The core of this new way of thinking is the realisation that if you wait until an economic crisis arrives, you’re largely going to be too late to weather the storm. Although the pandemic showed how truly agile many organisations could be, the ones that have performed the best through this global public health crisis had already put in place the tools and tactics to draw out the greatest amount of value possible from existing human capital before going out onto the open market.
This has been done through a number of different strategies. Top employers have more information about their employees than ever before. Not just skills and experience, but also ambitions and motivators that can be used to help develop and prepare individuals to fill the jobs of the future.

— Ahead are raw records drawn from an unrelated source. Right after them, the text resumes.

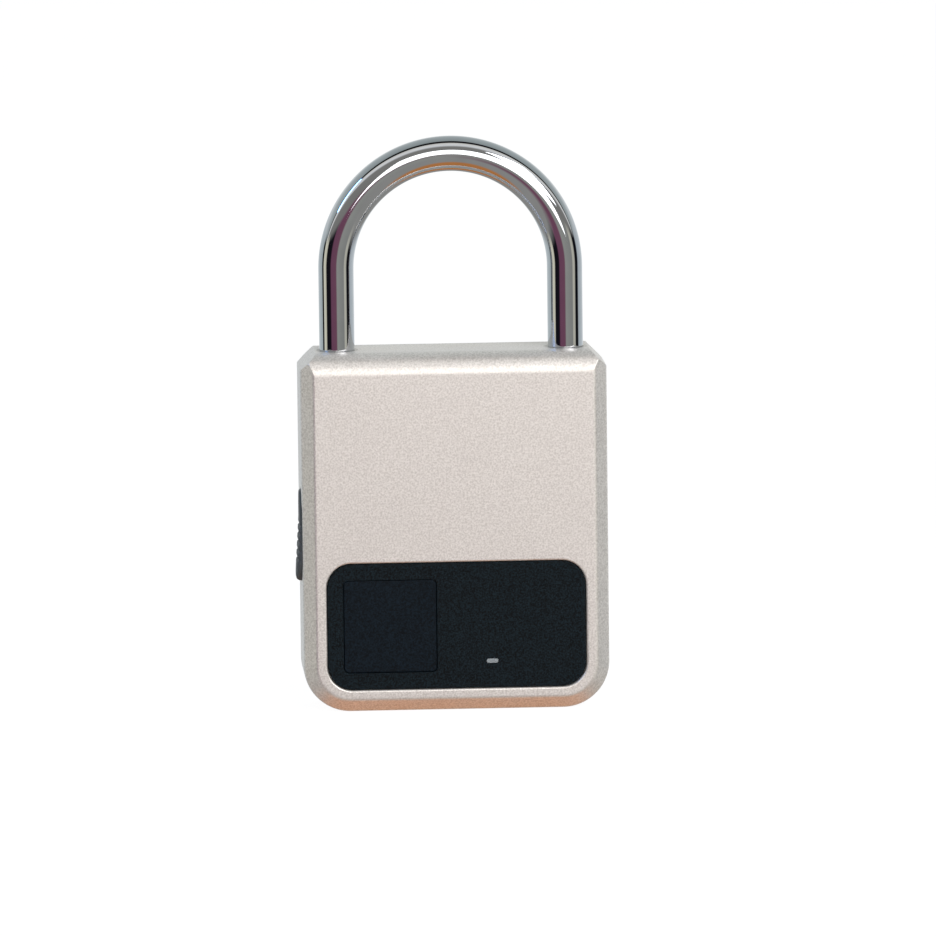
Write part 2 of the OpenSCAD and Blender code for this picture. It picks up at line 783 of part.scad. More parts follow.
module motor_can() {
    color(steel_color) translate([drive_x, drive_y, can_low]) cylinder(r = motor_r, h = can_l);
}

module motor_endcap() {
    color("white") translate([drive_x, drive_y, endcap_low]) cylinder(r = motor_r - 0.4, h = endcap_t);
}

module motor_clamp() {
    z0 = clamp_screw_z - 1.3;
    z1 = clamp_screw_z + 1.3;
    color(steel_color) difference() {
        union() {
            block([clamp_screw_x[0] - 1.3, cap_y, z0], [clamp_screw_x[1] + 1.3, cap_y + clamp_t, z1]);
            intersection() {
                translate([drive_x, drive_y, z0]) cylinder(r = motor_r + 0.02 + clamp_t, h = z1 - z0);
                block([drive_x - 5, cap_y, z0], [drive_x + 5, back_y, z1]);
            }
        }
        translate([drive_x, drive_y, z0 - cut]) cylinder(r = motor_r + 0.02, h = z1 - z0 + 2 * cut);
        for (x = clamp_screw_x)
            rod(x, clamp_screw_z, cap_y - cut, cap_y + 1, m16_r + 0.05);
    }
}

module clamp_screws() {
    color(steel_color) for (x = clamp_screw_x)
        pan_screw(x, clamp_screw_z, cap_y + clamp_t, m16_r, 0.6, clamp_t + cap_t + 2.6);
}

// ---------- port cover ----------

// The fixed upper end, with a stem through the wall and a head inside
module port_cover_root() {
    out = -side_x - root_proud;
    low = hinge_z + bead_r + bead_gap;
    color(black_color) union() {
        intersection() {
            slab(cover_y - cover_w, cover_y + cover_w) polygon([[recess_x, low + 0.05], [hinge_x, low + 0.05],
                [out, low + 0.5], [out, cover_top + 1], [recess_x, cover_top + 1]]);
            cover_prism(out - 1, recess_x, 0);
        }
        translate([recess_x - 0.01, cover_y, stem_z]) rotate([0, 90, 0])
            cylinder(r = stem_r, h = -room_x - recess_x + 0.02);
        translate([-room_x, cover_y, stem_z]) rotate([0, 90, 0]) cylinder(r1 = 1.3, r2 = 1, h = 0.6);
    }
}

// The flap: a bead at its top, a wedge that stands out further down, and the plug that fills the port
module port_cover_flap() {
    y0 = cover_y - cover_w / 2;
    y1 = cover_y + cover_w / 2;
    root_out = -side_x - root_proud;
    low_out = -side_x - flap_proud;
    color(black_color) difference() {
        union() {
            block([cover_in - 0.01, port_y - 0.75, port_z - 3.2], [cover_in + plug_l, port_y + 0.75, port_z + 3.2]);
            intersection() {
                union() {
                    rod(hinge_x, hinge_z, y0, y1, bead_r);
                    slab(y0, y1) polygon([[cover_in, hinge_z - 0.2], [cover_in, cover_low], [low_out + 0.8, cover_low],
                        [low_out + 0.2, cover_low + 0.3], [low_out, cover_low + 1], [root_out, hinge_z - 1],
                        [-side_x, hinge_z], [hinge_x, hinge_z]]);
                }
                cover_prism(low_out - 1, recess_x + 1, 0);
            }
        }
        for (i = [0 : 4]) {
            z = hinge_z - 1.6 - i * 1.2;
            out = root_out - (flap_proud - root_proud) * (hinge_z - 1 - z) / (hinge_z - 2 - cover_low);
            rod(out - 0.1, z, cover_y - 2, cover_y + 2, 0.3);
        }
    }
}

front_shell();
back_cover();
cover_gasket();
back_cover_screws();
sensor_panel();
fingerprint_sensor();
sensor_flex();
light_pipe();
status_led();
main_board();
controller_chip();
charger_chip();
board_components();
board_screws();
usb_socket();
usb_tongue();
battery();
battery_pad();
battery_leads();
motor_leads();
lock_frame();
frame_cap();
frame_screws();
shackle_spring();
retaining_pin();
shackle_seals();
motor_can();
motor_endcap();
gearbox_barrel();
motor_clamp();
clamp_screws();
latch_spring();
shackle();
spring_cap();
latch_bolt();
output_shaft();
drive_pinion();
port_cover_root();
port_cover_flap();
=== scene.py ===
import math

import bmesh
import bpy
from mathutils import Matrix, Vector


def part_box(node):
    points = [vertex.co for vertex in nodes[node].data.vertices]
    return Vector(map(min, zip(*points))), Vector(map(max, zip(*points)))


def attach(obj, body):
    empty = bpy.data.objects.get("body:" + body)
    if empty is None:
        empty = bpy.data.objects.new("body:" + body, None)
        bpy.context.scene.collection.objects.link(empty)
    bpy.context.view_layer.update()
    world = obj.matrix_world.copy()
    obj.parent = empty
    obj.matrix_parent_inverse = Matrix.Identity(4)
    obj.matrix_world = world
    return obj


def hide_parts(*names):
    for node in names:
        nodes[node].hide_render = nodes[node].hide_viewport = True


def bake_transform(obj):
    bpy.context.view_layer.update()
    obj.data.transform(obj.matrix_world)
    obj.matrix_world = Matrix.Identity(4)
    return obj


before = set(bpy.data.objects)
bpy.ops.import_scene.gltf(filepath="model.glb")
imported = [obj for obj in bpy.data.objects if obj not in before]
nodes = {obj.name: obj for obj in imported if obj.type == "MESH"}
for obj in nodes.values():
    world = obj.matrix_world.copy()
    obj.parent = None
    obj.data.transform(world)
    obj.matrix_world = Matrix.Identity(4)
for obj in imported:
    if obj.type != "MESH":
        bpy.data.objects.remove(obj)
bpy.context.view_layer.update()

MM = 0.001


# ---------- front shell ----------
# The body tub, die-cast in zinc with a bevelled front and a rounded top edge.
# It is lacquered in a champagne tone with fine metal flakes. Shaped in mm, then scaled.

def span(node):
    """Lowest and highest corner of a CAD node, in mm."""
    low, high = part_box(node)
    return low / MM, high / MM


def srgb(code):
    """A hex colour as the linear values that sockets take."""
    out = []
    for i in (0, 2, 4):
        c = int(code[i : i + 2], 16) / 255
        out.append(c / 12.92 if c <= 0.04045 else ((c + 0.055) / 1.055) ** 2.4)
    return (*out, 1.0)


def add(tree, kind, inputs=None, **settings):
    """A new node with its settings; an input is a plain value or another node's output."""
    node = tree.nodes.new(kind)
    for key, value in settings.items():
        setattr(node, key, value)
    for key, value in (inputs or {}).items():
        if isinstance(value, bpy.types.NodeSocket):
            tree.links.new(value, node.inputs[key])
        else:
            node.inputs[key].default_value = value
    return node


def surface(name, colour, rough, metal=0.0, grain_mm=0.4, bump_mm=0.004, second=None, swing=0.06):
    """A finish with fine grain: the grain lifts the surface and mixes two tones, and wider patches shift its gloss."""
    material = bpy.data.materials.new(name)
    material.use_nodes = True
    tree = material.node_tree
    shader = tree.nodes["Principled BSDF"]
    where = add(tree, "ShaderNodeTexCoord").outputs["Object"]
    grain = add(tree, "ShaderNodeTexNoise", {"Vector": where, "Scale": 1 / (grain_mm * MM), "Detail": 3.0})
    patch_mm = 6
    patches = add(tree, "ShaderNodeTexNoise", {"Vector": where, "Scale": 1 / (patch_mm * MM), "Detail": 2.0})
    grit = add(tree, "ShaderNodeMapRange", {"Value": grain.outputs["Fac"], "From Min": 0.35, "From Max": 0.65})
    tone = add(tree, "ShaderNodeMix", {0: grit.outputs["Result"], 6: srgb(colour), 7: srgb(second or colour)},
               data_type="RGBA")
    roughness = add(tree, "ShaderNodeMapRange", {"Value": patches.outputs["Fac"], "From Min": 0.3, "From Max": 0.7,
                                                 "To Min": rough - swing / 2, "To Max": rough + swing / 2})
    bump = add(tree, "ShaderNodeBump", {"Height": grain.outputs["Fac"], "Distance": bump_mm * MM})
    tree.links.new(tone.outputs[2], shader.inputs["Base Color"])
    tree.links.new(roughness.outputs["Result"], shader.inputs["Roughness"])
    tree.links.new(bump.outputs["Normal"], shader.inputs["Normal"])
    shader.inputs["Metallic"].default_value = metal
    return material


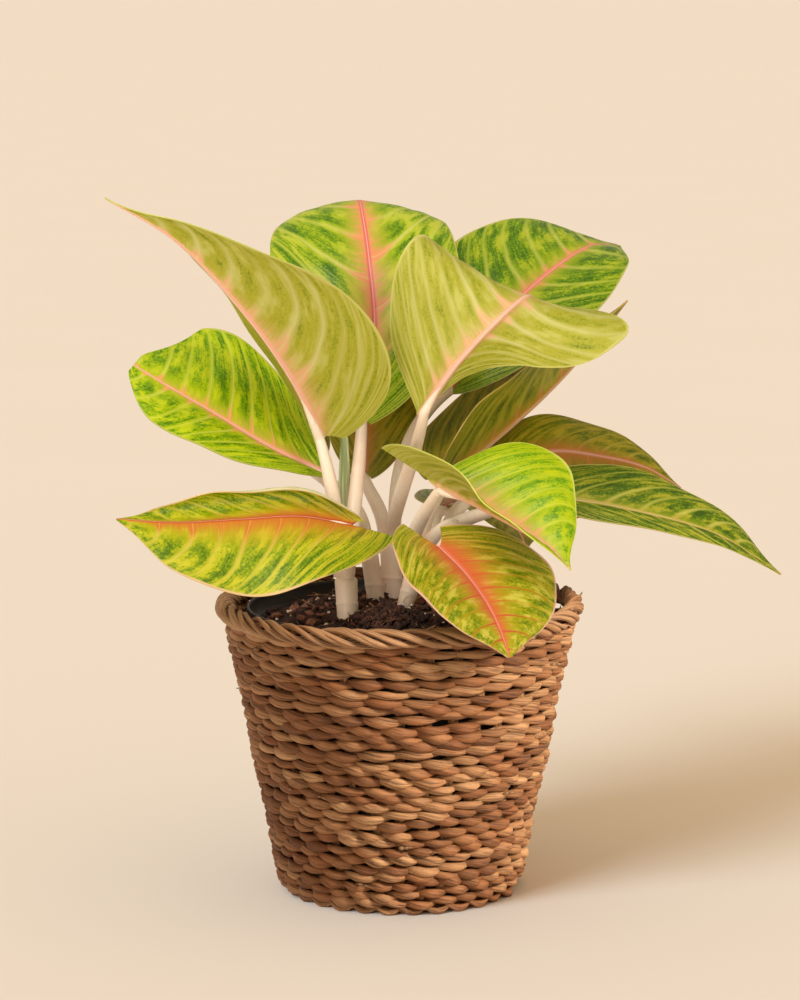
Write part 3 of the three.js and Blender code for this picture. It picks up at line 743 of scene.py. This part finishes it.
def make_blade(name, leaf, number):
    """A blade with quilting between its side veins, a wavy margin and a raised midrib below."""
    samples = spline(leaf["rib"])
    u, v = np.meshgrid(np.linspace(0, 1, BLADE_COLUMNS + 1), np.linspace(0, 1, BLADE_ROWS + 1))
    # stations lie closer together at the base, the tip and the midrib
    u = (u - 0.8 * np.sin(TURN * u) / TURN).ravel()
    t = 2 * v.ravel() - 1
    t = np.sign(t) * np.abs(t) ** 1.35
    s = np.abs(t)
    spots, width = blade_points(leaf, samples, u, t)
    table = spots.reshape(BLADE_ROWS + 1, BLADE_COLUMNS + 1, 3)
    # across the blade by along it: towards the upper side
    normal = unit(np.cross(np.gradient(table, axis=0), np.gradient(table, axis=1)).reshape(-1, 3))
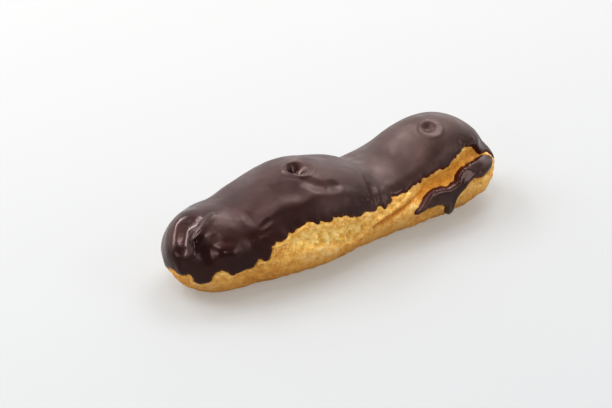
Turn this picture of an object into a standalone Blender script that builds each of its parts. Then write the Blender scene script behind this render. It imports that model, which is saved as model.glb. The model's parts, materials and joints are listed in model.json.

For these leading employers, layoffs are still one of the tools in the talent management tool box. However, before any layoffs take place, these organisations are asking three critically important questions.
Who, why and when?
New strategies for a new talent management challenge
The future of talent management will hinge on the ability to be more tactical around layoffs and more selective around recruitment. Once again, top employers are showing us the way to this new kind of thinking, by embedding a number of key strategies in the core of their talent management functions.
Building and sustaining a true internal talent mobility strategy.
The best employers invested significant amounts of financial and human capital into building tools that allow for internal talent mobility. These tools involve sophisticated employee assessments, guidelines that require hiring managers to look internally before going outside to look for talent, and job-specific re-/upskilling opportunities. With all these tools in place, employers can gain confidence on two key human capital challenges: realising the greatest possible value from existing employees; moving ahead with layoffs with the assurance they are transitioning the right people at the right time. With that capacity in place, a whole range of other opportunities will materialise.
Becoming a strategic player in external recruitment.
Once you have an internal talent mobility protocol in place, you are well-placed to become a strategic buyer in the open talent market. In this scenario, you can search and recruit the exact people for the exact jobs that you cannot fill with internal candidates. Far too many organisations maintain a firewall between recruitment/hiring and career transition, creating instances where money is being spent on hiring an outside candidate when inside candidates provide a more cost-effective alternative.
Maintaining a strong alumni network to bring back top talent.
No organisation has been spared losses from the Great Resignation. However, the best employers cultivate continued relationships with departing talent to ensure that if they have second thoughts about their new jobs – the so-called Great Regret – then they know there is an open door waiting for them. Again, alumni networks have been part of a hiring and recruitment strategies for many years now. Those employers that have one in place before a recession hits will be in a much better place to address talent management.
Employers can simply not afford to take their eye off the skilled labour shortage when planning for recessionary responses. The good news is that there are strategies – tried and true – which can help an organisation respond to the economic realities of a downturn while sustaining its employer brand and addressing its shortage of skilled labour.